There has been speculation that the Chinese government pressured Hong Kong to postpone the election as a way to slow the pro-democracy camp's momentum. The fact that election authorities banned twelve pro-democracy candidates the day before the postponement was announced gives credence to this idea.
The Hong Kong government said the candidates were banned because of their pro-independence beliefs and comments critical of the national security law. Six candidates were also banned from the 2016 election, but experts agree that the current level of government pressure is unprecedented.
Professor Kurata Toru, an expert on Hong Kong politics at Tokyo's Rikkyo University, says the bans have huge implications for Hong Kong's floundering democracy. Four of the banned twelve are incumbent council members and Kurata says, with the election postponed, they may not be allowed to complete their terms. If they are removed, this would give pro-Beijing lawmakers the two-thirds control of the council needed to change the electoral system.
"For the pro-Beijing camp, now is the perfect time to push its agenda," Kurata says. "The Beijing supporters could feasibly change the electoral system to enable their own camp to stay in power."
The US has expressed concern at these developments, with Secretary of State Mike Pompeo saying in a statement, "The elections should be held in a manner that reflects the will and aspirations of the Hong Kong people. If they aren't, then regrettably Hong Kong will continue its march toward becoming just another Communist-run city in China."
A number of European countries have also been critical of the postponement.
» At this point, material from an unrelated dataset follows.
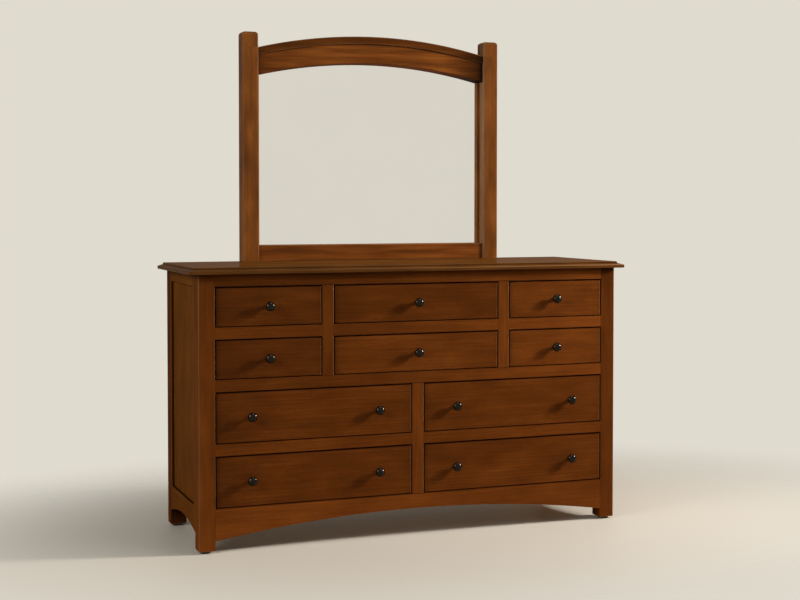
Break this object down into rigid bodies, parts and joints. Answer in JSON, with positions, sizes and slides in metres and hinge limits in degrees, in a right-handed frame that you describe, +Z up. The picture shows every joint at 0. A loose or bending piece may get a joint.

German Foreign Minister Heiko Maas released a statement saying, "The postponement of the election further infringes on the rights of Hong Kongers." The governments of Germany, the UK, France, Australia and New Zealand have decided to suspend their extradition agreements with Hong Kong.
Japan's Foreign Minister Motegi Toshimitsu said, "The Japanese government is deeply concerned about Hong Kong's decision to eliminate some candidates and postpone its election."
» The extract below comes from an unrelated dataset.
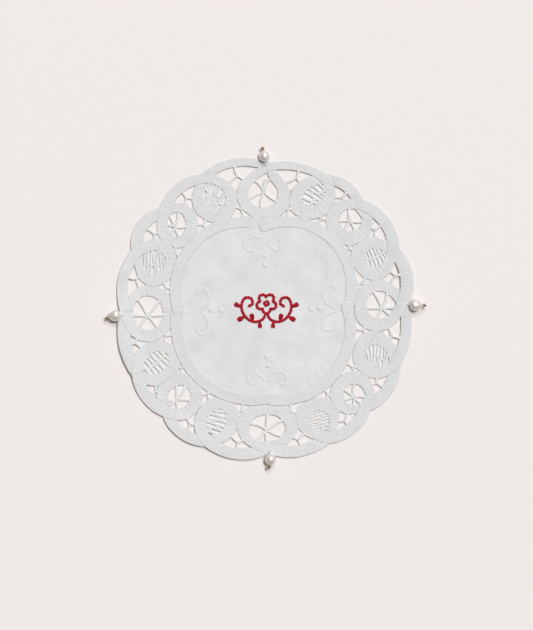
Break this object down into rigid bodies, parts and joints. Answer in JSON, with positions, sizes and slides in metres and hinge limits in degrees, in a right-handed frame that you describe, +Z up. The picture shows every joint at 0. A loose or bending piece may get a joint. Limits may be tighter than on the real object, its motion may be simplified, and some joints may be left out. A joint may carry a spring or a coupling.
{
  "type": "lace doily",
  "caption": "Round tape-lace doily lying flat: linen centre framed in woven tape, looped and scalloped tape edge with needle-made wheels and ladders, a pearl at each quarter.",
  "frame": {"origin": "middle of the doily's outline, on the surface that it lies on", "axes": "+Z up out of the cloth, +Y towards the pearl at the picture's top, +X towards the one at its right"},
  "size_m": [0.1607, 0.1626, 0.0058],
  "materials": {
    "linen": "fine plain-woven white linen",
    "lace_tape": "woven cotton lace tape and thread, white",
    "red_thread": "twisted crimson embroidery thread",
    "pearl": "cream nacre, smooth with a soft sheen",
    "seed_bead": "bronze-coated glass, glossy"
  },
  "bodies": {
    "root": {"linen_centre": "linen", "inner_tape": "lace_tape", "looped_tape": "lace_tape", "pearl_north": "pearl", "pearl_east": "pearl", "pearl_south": "pearl", "pearl_west": "pearl", "seed_bead_north": "seed_bead", "seed_bead_east": "seed_bead", "seed_bead_south": "seed_bead", "seed_bead_west": "seed_bead"}
  },
  "joints": []
}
But the governments of China and Hong Kong have ignored this chorus of criticism.
On July 31, media in Hong Kong reported that police there had issued arrest warrants for six activists living in the UK or the US for violating the national security law. Kurata says the Chinese government understands that it will be criticized, but has been consistent in its focus on strengthening national security.
Benny Tai was one of the organizers of the pro-democracy primaries. He was fired in late July from his position as an Associate Professor at the University of Hong Kong, and has been accused by Beijing of conspiring to overthrow the government and violating the national security law. Fellow primary organizer and former council member Au Nok-hin told NHK that Hong Kong's political climate has been deteriorating, and he's worried about whether they can hold a fair election next year.
It's only been one month since the national security law was enacted in Hong Kong, but the effect on democracy is already clear.